La clandestinité ce n’est pas la honte, c’est, parfois, appartenir au monde invisible des gens discrets, tendres, sensibles et beaucoup trop vulnérables pour le montrer. Ce livre dit : heureusement que  ces gens existent ! Comme ils ne la ramènent jamais, on n’entend  jamais parler d’eux et pourtant ce sont eux qui tiennent les fondations de notre humanité. Je leur rends hommage via une gamine extrêmement grossière, mais noble. Noble de cœur…
La forme que vous adoptez dans Billie possède trois caractéristiques évidentes. La première consiste à limiter le temps du récit à une nuit pendant laquelle, cependant, se déroulent deux vies. Pourquoi avoir choisi cette contrainte ?
Je n’ai rien choisi ! Cette histoire m’est arrivée toute prête. Je sais, c’est difficile à croire, mais c’est la vérité. Je ne savais rien en la commençant, j’ai travaillé sous la dictée de cette gamine. Je n’ai eu d’autre à faire qu’à l’écouter et répéter par écrit ce qu’elle nous racontait, à sa bonne étoile et à moi. Je n’ai réfléchi à rien. Je lui ai simplement fait confiance. Pratique, non ?
La seconde caractéristique tient au registre de la langue, avec lequel jouaient aussi la plupart de vos livres précédents. C’est la langue de Billie, avec ses dérapages, ses propres références culturelles, ses tentatives maladroites pour parler « bien ». L’exercice était-il complexe ?
Je me répète parce que c’est la vérité : je n’ai rien travaillé. J’ai juste écouté une voix. Comme Jeanne d’Arc, si vous voulez…  La sainteté en moins, hélas !
Enfin, vous privilégiez le monologue – puisque, forcément, l’étoile à laquelle s’adresse Billie ne répond pas. Cela s’est-il imposé aussi ?
Tout s’est imposé. Même le livre s’est imposé.
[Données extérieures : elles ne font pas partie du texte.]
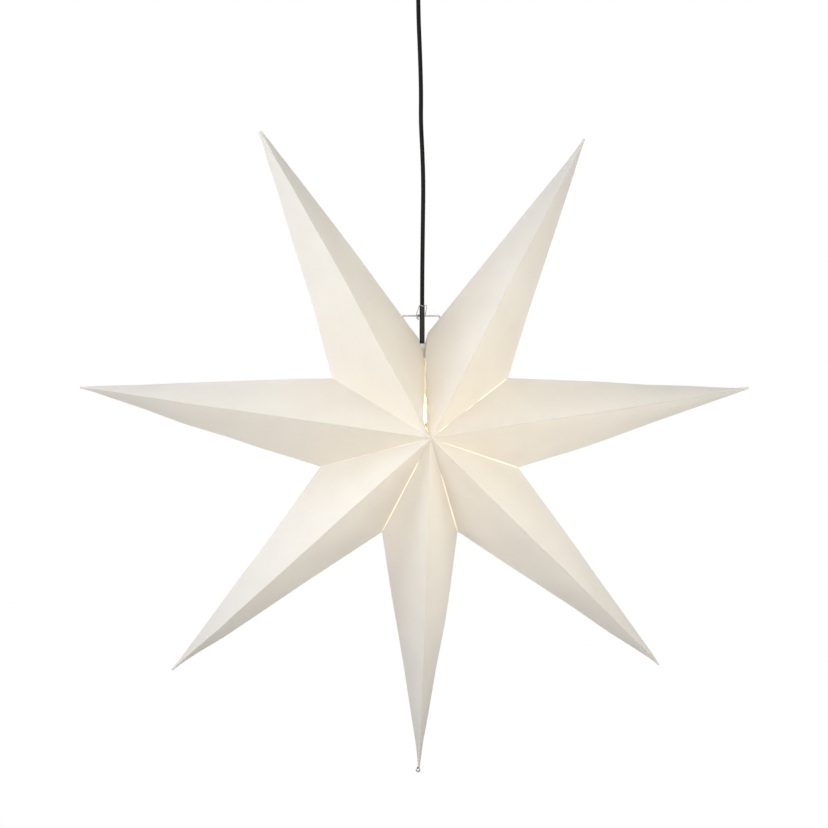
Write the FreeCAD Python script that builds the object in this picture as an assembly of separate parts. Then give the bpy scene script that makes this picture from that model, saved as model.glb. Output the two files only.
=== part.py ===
import FreeCAD, Part

# Seven-pointed folded paper star pendant, in millimetres.
# +Z is up and the origin is on the ceiling, on the ceiling fitting's axis. The star hangs
# below it and faces -Y. Angles in the star's plane run clockwise from straight up, as seen
# from the front. Heights named *_UP, and those of the turned lamp parts, are measured up
# from the star's centre.

import math
import os

Vector = FreeCAD.Vector
X_AXIS = Vector(1, 0, 0)
Y_AXIS = Vector(0, 1, 0)
Z_AXIS = Vector(0, 0, 1)

# The star
DROP = 740.0
STAR_X = 3.5
POINT_RADIUS = 500.0
VALLEY_RADIUS = 154.3
HALF_DEPTH = 130.0
PYRAMID_LENGTH = 1.5 * POINT_RADIUS
PAPER = 0.4
VALLEY_GAP = 0.3
SEAM_LEFT = (-1.3, 142.5)
SEAM_RIGHT = (4.2, 150.2)
VALLEY_ANGLES = (57.3, 108.8, 158.9, 201.7, 252.6, 302.7)
POINT_ANGLES = {
    "star_point_top_left": 332.2,
    "star_point_top_right": 29.1,
    "star_point_right": 82.1,
    "star_point_low_right": 133.8,
    "star_point_bottom": 180.4,
    "star_point_low_left": 226.9,
    "star_point_left": 278.0,
}
TIP_BALL_RADIUS = 3.4
TIP_BALL_AT = 497.7
TIP_NECK_RADIUS = 1.9
TIP_NECK_LENGTH = 5.2

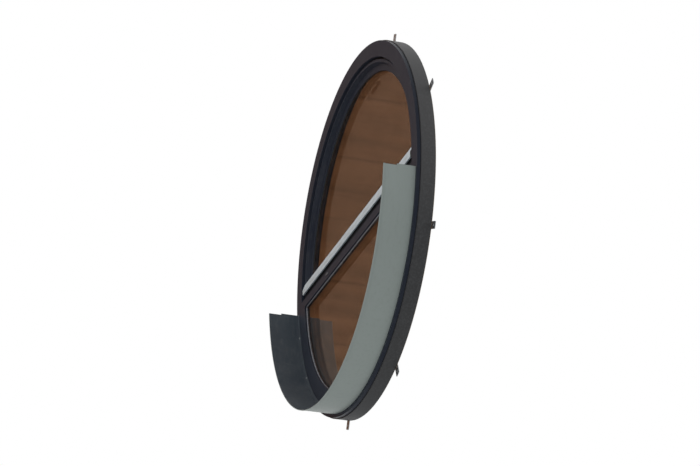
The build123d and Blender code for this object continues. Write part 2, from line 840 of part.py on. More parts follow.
def stay_slide():
    """Angle on the sash whose shelf has the slot for the arm's pin."""
    x = slide_x
    half = stay_slot_travel / 2 + stay_pin_radius + slide_margin
    top = stay_level - stay_plate_drop
    back = sash_proud
    plate = block(x - half, x + half, back, back + stay_plate, slide_foot, top)
    shelf = block(x - half, x + half, back, stay_proud + 12, top - stay_plate, top)
    shelf = fillet(shelf.edges().filter_by(Axis.Z).group_by(Axis.Y)[-1], 5)
    width = stay_pin_radius + stay_slot_play
    reach = stay_slot_travel / 2 + 2
    slot = block(x - reach, x + reach, stay_proud - width, stay_proud + width, top - 10, top + 1)
    ends = [Pos(x + s * reach, stay_proud, top) * Cylinder(width, 20) for s in (-1, 1)]
    return plate + shelf - slot - ends[0] - ends[1]


def parts():
    """Every node by name."""
    frame_places = frame_screw_places() + keep_screw_places()
    sash_places = sash_screw_places() + edge_screw_places()
    timber = frame_timber()
    within = cylinder(transom_seat, -far, far)
    ring = keep_pockets(bored(timber - within, frame_places))
    for place in sill_screw_places():
        ring = ring - place * Cylinder(shank_radius + screw_play, 80)
    cladding = frame_cladding()
    for place in sill_screw_places():
        cladding = cladding - place * Cylinder(shank_radius + screw_play, 20)
    transom_zone = block(-far, far, -far, far, fixed_sight_level, transom_top)
    transom_zone = transom_zone & cylinder(fixed_sight_radius + sheet, -far, far)
    wood = bored(lock_pockets(sash_timber()), sash_places)
    metal = sash_cladding()
    fixed_back = unit - fixed_glass_front
    fixed_beads = beads(lower, fixed_back + gasket_thick, fixed_back + fixed_bead_depth)
    sash_beads = beads(upper, unit - sash_glass_front + gasket_thick, sash_bead_proud)
    nodes = {
        "frame_ring": ring,
        "transom": bored(timber & within, frame_places),
        "cladding_arch": cladding & above(transom_top),
        "cladding_lower": (cladding & below(transom_top)) - transom_zone,
        "cladding_transom": cladding & transom_zone,
        "cladding_clips": frame_clips(),
        "rain_rail": rain_rail(),
        "rebate_gasket": border(
            upper, sash_width - 2 - stop_seal_width, sash_width - 2, stop_back, -sash_front - seal_gap
        ),
        "lower_bead_arc": in_lengths(fixed_beads & below(fixed_sight_level), 180),
        "lower_bead_top": fixed_beads & above(fixed_sight_level),
        "lower_setting_blocks": fixed_blocks(),
        "sill": sill(),
        "sill_screws": [place * sill_screw() for place in sill_screw_places()],
        "sealing_tape": sealing_tape(),
        "fixing_lugs": [bored(turned(lug(), a), frame_places) for a in lug_angles],
        "frame_screws": [place * screw() for place in frame_places],
        "keep": keep(),
        "stay_bracket": bored(stay_bracket(), frame_places),
        "stay_pivot": stay_pivot(),
        "sash_arch": wood & above(sash_sight_level),
        "sash_rail": wood & below(sash_sight_level),
        "sash_cladding_arch": metal & above(sash_sight_level),
        "sash_cladding_rail": metal & below(sash_sight_level),
        "sash_clips": sash_clips(),
        "weather_bar": weather_bar(),
        "overlap_gasket": border(
            upper, rebate + 2, rebate + 2 + overlap_seal_width, seal_gap, overlap_gap
        ),
        "upper_bead_arc": in_lengths(sash_beads & above(sash_sight_level), 0),
        "upper_bead_bottom": sash_beads & below(sash_sight_level),
        "upper_setting_blocks": sash_blocks(),
        "sash_screws": [place * screw() for place in sash_places],
        "stay_slide": bored(stay_slide(), sash_places),
        "lock_case": lock_case(),
        "faceplate": faceplate(),
        "rosette": rosette(),
        "handle": handle(),
        "spindle_cam": spindle_cam(),
        "lock_bolt": lock_bolt(),
        "stay_arm": stay_arm(),
    }
    nodes.update(glazing(lower, fixed_glass_front, "lower"))
    nodes.update(glazing(upper, sash_glass_front, "upper"))
    nodes.update(gaskets(lower, fixed_glass_front, fixed_lip_back, "lower"))
    nodes.update(gaskets(upper, sash_glass_front, sash_lip_back, "upper"))
    for name, x in hinge_places.items():
        nodes["hinge_frame_leaf_" + name] = bored(hinge_frame_leaf(x), frame_places)
        nodes["hinge_sash_leaf_" + name] = bored(hinge_sash_leaf(x), sash_places)
        nodes["hinge_pin_" + name] = hinge_pin(x)
    return nodes


os.makedirs("parts", exist_ok=True)
for name, made in parts().items():
    pieces = made if isinstance(made, list) else [made]
    solids = [solid for piece in pieces for solid in piece.solids()]
    shape = solids[0] if len(solids) == 1 else Compound(children=solids)
    export_step(shape, "parts/" + name + ".step")
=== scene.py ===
import json
import math

import bmesh
import bpy
from mathutils import Matrix, Vector


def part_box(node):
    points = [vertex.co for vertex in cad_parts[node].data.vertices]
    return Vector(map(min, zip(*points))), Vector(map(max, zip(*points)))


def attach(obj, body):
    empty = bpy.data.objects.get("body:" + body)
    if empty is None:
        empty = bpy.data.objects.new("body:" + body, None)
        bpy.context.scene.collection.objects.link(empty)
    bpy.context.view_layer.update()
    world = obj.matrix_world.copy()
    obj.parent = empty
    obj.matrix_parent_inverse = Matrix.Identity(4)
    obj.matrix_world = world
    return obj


bl_info = {
    "name": "Round Window Finish",
    "version": (1, 0, 0),
    "blender": (4, 5, 0),
    "location": "3D View > Sidebar > Round Window",
    "description": "Finishes, small fittings and a studio for a round timber and aluminium window",
    "category": "Object",
}

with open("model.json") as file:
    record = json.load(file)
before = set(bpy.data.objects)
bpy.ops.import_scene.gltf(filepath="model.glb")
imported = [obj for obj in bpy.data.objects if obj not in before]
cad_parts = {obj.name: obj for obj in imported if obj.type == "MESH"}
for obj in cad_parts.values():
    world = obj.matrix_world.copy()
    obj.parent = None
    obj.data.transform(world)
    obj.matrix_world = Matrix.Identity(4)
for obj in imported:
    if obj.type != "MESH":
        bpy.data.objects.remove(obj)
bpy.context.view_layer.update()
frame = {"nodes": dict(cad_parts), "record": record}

# Places of the window that finishes and fittings line up with, in metres
SILL_LOW, SILL_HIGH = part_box("sill")
BAR_LOW, BAR_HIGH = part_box("weather_bar")
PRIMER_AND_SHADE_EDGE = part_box("upper_pane_outer")[0].y
TRAY_RADIUS = -SILL_LOW.z - 0.009   # the sill's back lies outside it, its screw holes inside
NOSE_HIGHLIGHT_DEPTH = 0.0006                 # front of the sill's hem that has the pale coat of its back, as a painted highlight along the nose
COAT_EDGE = 0.0005                  # over which one coat of the sill gives way to the other
CUT_DEPTH = 0.01                    # below the sill's top, under both steps of its ends
CUT_EDGE = 0.002                    # over which the bare metal of its ends begins
PRIMER_AND_SHADE_WIDTH = 0.001                 # over which the timber's dark primer and painted gap shade end

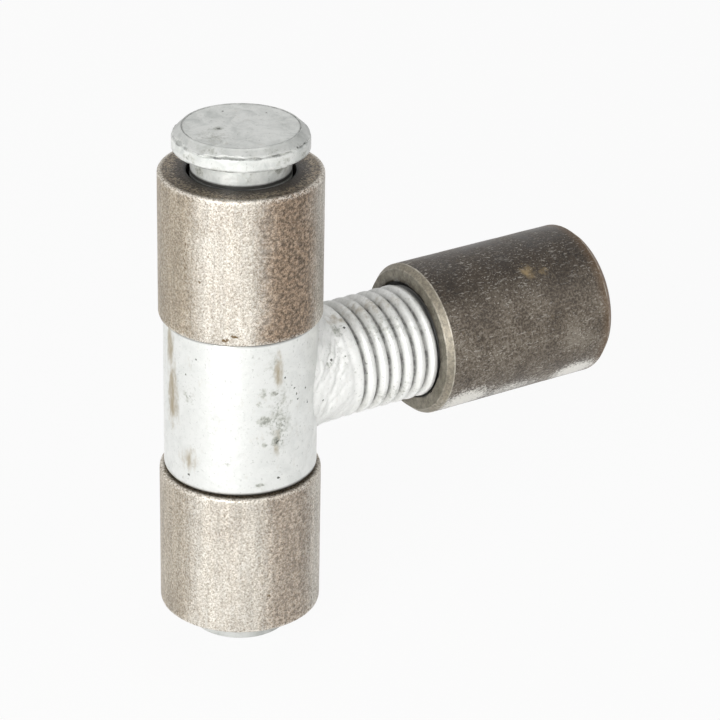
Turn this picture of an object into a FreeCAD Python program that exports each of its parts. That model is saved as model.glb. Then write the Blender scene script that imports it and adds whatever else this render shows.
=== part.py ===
import FreeCAD, Part
import os
import Sketcher

# Three-part weld-on barrel hinge. Two plain barrels are welded to the post, an eye with a
# threaded stud turns between them on a headed pin, and the stud screws into a plain sleeve
# that is welded into the gate's frame. Millimetres. Z is the pin's axis, X the stud's axis,
# and the origin is on the pin's axis at the middle of the lower barrel.

doc = FreeCAD.newDocument("weld_on_barrel_hinge")

SIZES = [
    ("barrel_diameter", 27.5, "outside of both post barrels"),
    ("barrel_height", 25.8, "length of each post barrel"),
    ("barrel_edge", 0.5, "broken outer edges of the barrels"),
    ("eye_diameter", 26.0, "outside of the eye"),
    ("eye_height", 28.0, "length of the eye along the pin"),
    ("eye_edge", 0.8, "bevelled rims of the eye"),
    ("eye_play", 0.15, "end play between the eye and each barrel"),
    ("pin_diameter", 16.8, "zinc-coated hinge pin"),
    ("pin_clearance", 0.6, "free space all round the pin in its bores"),
    ("pin_lift", 3.8, "how far the head stands above the upper barrel"),
    ("pin_reach", 4.2, "how far the pin stands out below the lower barrel"),
    ("pin_end_edge", 0.4, "broken edge at the pin's end"),
    ("head_diameter", 22.8, "rim of the pin's head"),
    ("head_face", 19.3, "flat disc on top of the head"),
    ("head_rim", 2.4, "straight part of the head's rim"),
    ("head_shoulder", 1.3, "height of the cone between rim and disc"),
    ("stud_diameter", 20.0, "crest of the thread and plain shank"),
    ("stud_end", 50.0, "stud's end, measured from the pin's axis"),
    ("stud_rise", 0.7, "stud's axis above the middle of the eye"),
    ("stud_end_edge", 1.4, "bevel at the stud's end"),
    ("root_flare", 0.7, "extra radius where the shank runs into the eye"),
    ("root_length", 3.6, "length of that flare outside the eye"),
    ("thread_pitch", 2.5, "coarse pitch of a 20 mm thread"),
    ("thread_depth", 1.2, "depth of the groove, with its bottom filled by zinc"),
    ("groove_width", 1.8, "width of the groove at the crest"),
    ("thread_start", 17.3, "where the groove runs out, from the pin's axis"),
    ("thread_end", 38.57, "last cut turn, inside the sleeve, on top of the stud"),
    ("sleeve_mouth", 33.5, "sleeve's mouth, measured from the pin's axis"),
    ("sleeve_length", 35.0, "length of the sleeve"),
    ("sleeve_diameter", 26.7, "outside of the sleeve"),
    ("sleeve_bevel", 1.15, "length of the bevel at both ends of the sleeve"),
    ("sleeve_bevel_depth", 0.95, "depth of the same bevel"),
    ("sleeve_clearance", 0.1, "free space round the crests in the sleeve"),
]

sizes = doc.addObject("Spreadsheet::Sheet", "sizes")
for row, (alias, number, note) in enumerate(SIZES, start=1):
    sizes.set(f"A{row}", note)
    sizes.set(f"B{row}", str(number))
    sizes.setAlias(f"B{row}", alias)
doc.recompute()

# Lengths that follow from the sizes
BARREL_RADIUS = "sizes.barrel_diameter / 2"
EYE_RADIUS = "sizes.eye_diameter / 2"
PIN_RADIUS = "sizes.pin_diameter / 2"
BORE_RADIUS = f"({PIN_RADIUS} + sizes.pin_clearance)"
HEAD_RADIUS = "sizes.head_diameter / 2"
STUD_RADIUS = "sizes.stud_diameter / 2"
SLEEVE_RADIUS = "sizes.sleeve_diameter / 2"
SLEEVE_BORE = f"({STUD_RADIUS} + sizes.sleeve_clearance)"

# Heights of the stack, from the middle of the lower barrel up
LOWER_BARREL_BASE = "-sizes.barrel_height / 2"
EYE_BASE = "(sizes.barrel_height / 2 + sizes.eye_play)"
UPPER_BARREL_BASE = f"({EYE_BASE} + sizes.eye_height + sizes.eye_play)"
HEAD_SEAT = f"({UPPER_BARREL_BASE} + sizes.barrel_height + sizes.pin_lift)"
PIN_LENGTH = f"({HEAD_SEAT} + sizes.barrel_height / 2 + sizes.pin_reach)"
STUD_LEVEL = "(sizes.eye_height / 2 + sizes.stud_rise)"


def origin_plane(body, role):
    for feature in body.Origin.OriginFeatures:
        if feature.Role == role:
            return feature


def pin_coordinate(sketch, kind, axis, line, expression):
    # Fixes one coordinate of a line's start point to an expression of the sheet
    if expression == "0":
        sketch.addConstraint(Sketcher.Constraint("PointOnObject", line, 1, axis))
        return
    number = float(sizes.evalExpression(expression))
    index = sketch.addConstraint(Sketcher.Constraint(kind, -1, 1, line, 1, number))
    sketch.setExpression(f"Constraints[{index}]", expression)


def section(body, name, corners, level="0"):
    # Closed section on the body's XZ plane, each corner a pair of expressions, with the
    # sketch's own horizontal axis raised to the given level
    sketch = body.newObject("Sketcher::SketchObject", name)
    sketch.AttachmentSupport = (origin_plane(body, "XZ_Plane"), "")
    sketch.MapMode = "FlatFace"
    sketch.setExpression("AttachmentOffset.Base.y", level)
    points = []
    for across, along in corners:
        x = float(sizes.evalExpression(across))
        y = float(sizes.evalExpression(along))
        points.append(FreeCAD.Vector(x, y, 0))
    count = len(points)
    for i in range(count):
        sketch.addGeometry(Part.LineSegment(points[i], points[(i + 1) % count]))
    for i in range(count):
        sketch.addConstraint(Sketcher.Constraint("Coincident", i, 2, (i + 1) % count, 1))
    for i, (across, along) in enumerate(corners):
        pin_coordinate(sketch, "DistanceX", -2, i, across)
        pin_coordinate(sketch, "DistanceY", -1, i, along)
    doc.recompute()
    return sketch


def turned(body, name, sketch, axis, kind="PartDesign::Revolution"):
    # Full turn of a section about the sketch's own axis
    feature = body.newObject(kind, name)
    feature.Profile = sketch
    feature.ReferenceAxis = (sketch, [axis])
    feature.Angle = 360
    sketch.Visibility = False
    doc.recompute()
    return feature


def new_body(label):
    body = doc.addObject("PartDesign::Body", label)
    body.Label = label
    return body


# Post barrel: a length of thick tube with broken edges
def post_barrel(label, base):
    body = new_body(label)
    wall = section(body, f"{label}_section", [
        (BORE_RADIUS, "0"),
        (f"{BARREL_RADIUS} - sizes.barrel_edge", "0"),
        (BARREL_RADIUS, "sizes.barrel_edge"),
        (BARREL_RADIUS, "sizes.barrel_height - sizes.barrel_edge"),
        (f"{BARREL_RADIUS} - sizes.barrel_edge", "sizes.barrel_height"),
        (BORE_RADIUS, "sizes.barrel_height"),
    ])
    turned(body, f"{label}_tube", wall, "V_Axis")
    body.setExpression("Placement.Base.z", base)
    return body


# Hinge pin: round bar with an upset head, its underside at the body's own origin
def hinge_pin():
    body = new_body("hinge_pin")
    profile = section(body, "pin_section", [
        ("0", f"-{PIN_LENGTH}"),
        (f"{PIN_RADIUS} - sizes.pin_end_edge", f"-{PIN_LENGTH}"),
        (PIN_RADIUS, f"-{PIN_LENGTH} + sizes.pin_end_edge"),
        (PIN_RADIUS, "0"),
        (HEAD_RADIUS, "0"),
        (HEAD_RADIUS, "sizes.head_rim"),
        ("sizes.head_face / 2", "sizes.head_rim + sizes.head_shoulder"),
        ("0", "sizes.head_rim + sizes.head_shoulder"),
    ])
    turned(body, "pin_and_head", profile, "V_Axis")
    body.setExpression("Placement.Base.z", HEAD_SEAT)
    return body


# Thread of the stud: one right-hand groove, cut from its last turn in the sleeve's mouth back
# to where it runs out near the eye. The turns deeper in the sleeve, where none shows, are left
# off. The cutter's section stands a little proud of the crests, with the same flank angle.
def cut_thread(body):
    last_turn = "sizes.thread_end"
    proud = "sizes.sleeve_clearance"
    half_width = f"(sizes.groove_width / 2 * (1 + {proud} / sizes.thread_depth))"
    groove = section(body, "groove_section", [
        (f"{last_turn} - {half_width}", f"{STUD_RADIUS} + {proud}"),
        (f"{last_turn} + {half_width}", f"{STUD_RADIUS} + {proud}"),
        (last_turn, f"{STUD_RADIUS} - sizes.thread_depth"),
    ], STUD_LEVEL)
    thread = body.newObject("PartDesign::SubtractiveHelix", "stud_thread")
    thread.Profile = groove
    thread.ReferenceAxis = (groove, ["H_Axis"])
    thread.Mode = "pitch-height-angle"
    thread.LeftHanded = False
    thread.Reversed = True
    thread.setExpression("Pitch", "sizes.thread_pitch")
    thread.setExpression("Height", f"{last_turn} - sizes.thread_start")
    groove.Visibility = False
    doc.recompute()
    return thread


# Eye and stud are one forging: a short tube with a threaded bar that stands out of its side
def threaded_eye():
    body = new_body("threaded_eye")
    rim = section(body, "eye_section", [
        ("0", "0"),
        (f"{EYE_RADIUS} - sizes.eye_edge", "0"),
        (EYE_RADIUS, "sizes.eye_edge"),
        (EYE_RADIUS, "sizes.eye_height - sizes.eye_edge"),
        (f"{EYE_RADIUS} - sizes.eye_edge", "sizes.eye_height"),
        ("0", "sizes.eye_height"),
    ])
    turned(body, "eye_blank", rim, "V_Axis")
    shank = section(body, "stud_section", [
        ("0", "0"),
        ("sizes.stud_end", "0"),
        ("sizes.stud_end", f"{STUD_RADIUS} - sizes.stud_end_edge"),
        ("sizes.stud_end - sizes.stud_end_edge", STUD_RADIUS),
        (f"{EYE_RADIUS} + sizes.root_length", STUD_RADIUS),
        (EYE_RADIUS, f"{STUD_RADIUS} + sizes.root_flare"),
        ("0", f"{STUD_RADIUS} + sizes.root_flare"),
    ], STUD_LEVEL)
    turned(body, "stud_blank", shank, "H_Axis")
    cut_thread(body)
    bore = section(body, "eye_bore_section", [
        ("0", "0"),
        (BORE_RADIUS, "0"),
        (BORE_RADIUS, "sizes.eye_height"),
        ("0", "sizes.eye_height"),
    ])
    turned(body, "eye_bore", bore, "V_Axis", "PartDesign::Groove")
    body.setExpression("Placement.Base.z", EYE_BASE)
    return body


# Weld-in sleeve, with a bevel at both ends that takes the weld
def threaded_sleeve():
    body = new_body("threaded_sleeve")
    far_end = "sizes.sleeve_length"
    face = f"{SLEEVE_RADIUS} - sizes.sleeve_bevel_depth"
    wall = section(body, "sleeve_section", [
        ("0", SLEEVE_BORE),
        ("0", face),
        ("sizes.sleeve_bevel", SLEEVE_RADIUS),
        (f"{far_end} - sizes.sleeve_bevel", SLEEVE_RADIUS),
        (far_end, face),
        (far_end, SLEEVE_BORE),
    ])
    turned(body, "sleeve_tube", wall, "H_Axis")
    body.setExpression("Placement.Base.x", "sizes.sleeve_mouth")
    body.setExpression("Placement.Base.z", f"{EYE_BASE} + {STUD_LEVEL}")
    return body


pieces = [
    post_barrel("upper_barrel", UPPER_BARREL_BASE),
    post_barrel("lower_barrel", LOWER_BARREL_BASE),
    hinge_pin(),
    threaded_eye(),
    threaded_sleeve(),
]
doc.recompute()

for item in doc.Objects:
    if "Invalid" in item.State or "Error" in item.State:
        raise RuntimeError(f"{item.Name} failed: {item.State}")

os.makedirs("parts", exist_ok=True)
for piece in pieces:
    shape = piece.Shape
    if shape.isNull() or not shape.isValid() or len(shape.Solids) != 1:
        raise RuntimeError(f"{piece.Label} is not one valid solid")
    box = shape.BoundBox
    print(
        f"{piece.Label}: {shape.Volume:.0f} mm3,",
        f"x {box.XMin:.2f} to {box.XMax:.2f},",
        f"y {box.YMin:.2f} to {box.YMax:.2f},",
        f"z {box.ZMin:.2f} to {box.ZMax:.2f}",
    )
    shape.exportStep(f"parts/{piece.Label}.step")
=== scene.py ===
import math
import bmesh
import bpy
from mathutils import Matrix, Vector, noise


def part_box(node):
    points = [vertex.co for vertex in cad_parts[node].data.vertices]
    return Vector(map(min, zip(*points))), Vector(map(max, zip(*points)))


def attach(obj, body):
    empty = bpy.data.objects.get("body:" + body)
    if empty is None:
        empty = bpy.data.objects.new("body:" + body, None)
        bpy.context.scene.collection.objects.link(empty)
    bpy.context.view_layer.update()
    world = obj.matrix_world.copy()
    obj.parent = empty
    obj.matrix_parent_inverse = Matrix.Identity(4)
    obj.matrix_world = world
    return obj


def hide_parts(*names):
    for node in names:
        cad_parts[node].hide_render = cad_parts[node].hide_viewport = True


# Weld-on barrel hinge: two shot-blasted barrels, a galvanised headed pin, a galvanised eye with
# its threaded stud, and a sleeve in mill scale. Sizes in the dictionaries are in millimetres.

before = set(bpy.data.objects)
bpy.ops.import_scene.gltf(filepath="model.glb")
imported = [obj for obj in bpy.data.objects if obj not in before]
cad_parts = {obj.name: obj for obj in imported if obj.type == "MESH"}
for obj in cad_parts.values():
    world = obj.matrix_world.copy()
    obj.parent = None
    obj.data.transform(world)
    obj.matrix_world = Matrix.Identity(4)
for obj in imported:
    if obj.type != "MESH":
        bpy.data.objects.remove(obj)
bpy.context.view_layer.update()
mm = 0.001
fullTurn = 2 * math.pi


def inMillimetres(node):
    low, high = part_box(node)
    return low / mm, high / mm


upperLow, upperHigh = inMillimetres("upper_barrel")
lowerLow, lowerHigh = inMillimetres("lower_barrel")
pinLow, pinHigh = inMillimetres("hinge_pin")
eyeLow, eyeHigh = inMillimetres("threaded_eye")
sleeveLow, sleeveHigh = inMillimetres("threaded_sleeve")
studLevel = (sleeveLow.z + sleeveHigh.z) / 2
print("frame read, stud level", round(studLevel, 3), "mm")


def upright(along, radius, angle):  # turned about the pin's axis
    return Vector((radius * math.cos(angle), radius * math.sin(angle), along))


def lengthwise(along, radius, angle):  # turned about the stud's axis, angle 0 on top
    return Vector((along, -radius * math.sin(angle), studLevel + radius * math.cos(angle)))


def smoothStep(value, start, end):
    t = min(1.0, max(0.0, (value - start) / (end - start)))
    return t * t * (3 - 2 * t)


# Corners are (along, radius, edge radius). The points that come out are a step apart at most.
def roundedSection(corners, closed, step, roundParts=6):
    points = []
    for i, (along, radius, edge) in enumerate(corners):
        here = Vector((along, radius))
        if edge == 0 or (not closed and i in (0, len(corners) - 1)):
            points.append(here)
            continue
        before = Vector(corners[i - 1][:2]) - here
        after = Vector(corners[(i + 1) % len(corners)][:2]) - here
        reach = edge / math.tan(before.angle(after) / 2)
        start = here + before.normalized() * reach
        end = here + after.normalized() * reach
        for k in range(roundParts + 1):
            t = k / roundParts
            points.append(start * (1 - t) ** 2 + here * 2 * t * (1 - t) + end * t ** 2)
    fine = []
    for i, point in enumerate(points):
        if not closed and i == len(points) - 1:
            fine.append(point)
            break
        following = points[(i + 1) % len(points)]
        parts = max(1, math.ceil((following - point).length / step))
        for k in range(parts):
            fine.append(point.lerp(following, k / parts))
    return fine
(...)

Billie n’était qu’une longue histoire parmi d’autres dans un recueil de nouvelles et mon éditeur a décidé de la publier à part pour qu’elle son écrin à elle. De A jusqu’à Z, cette gamine aura fait sa loi et c’est très bien comme ça parce que sa loi est belle. Enfin, je trouve. J’ai beaucoup d’admiration pour mon personnage. Pour mon héroïne, devrais-je dire. Je suis heureuse de l’avoir croisée, moi aussi.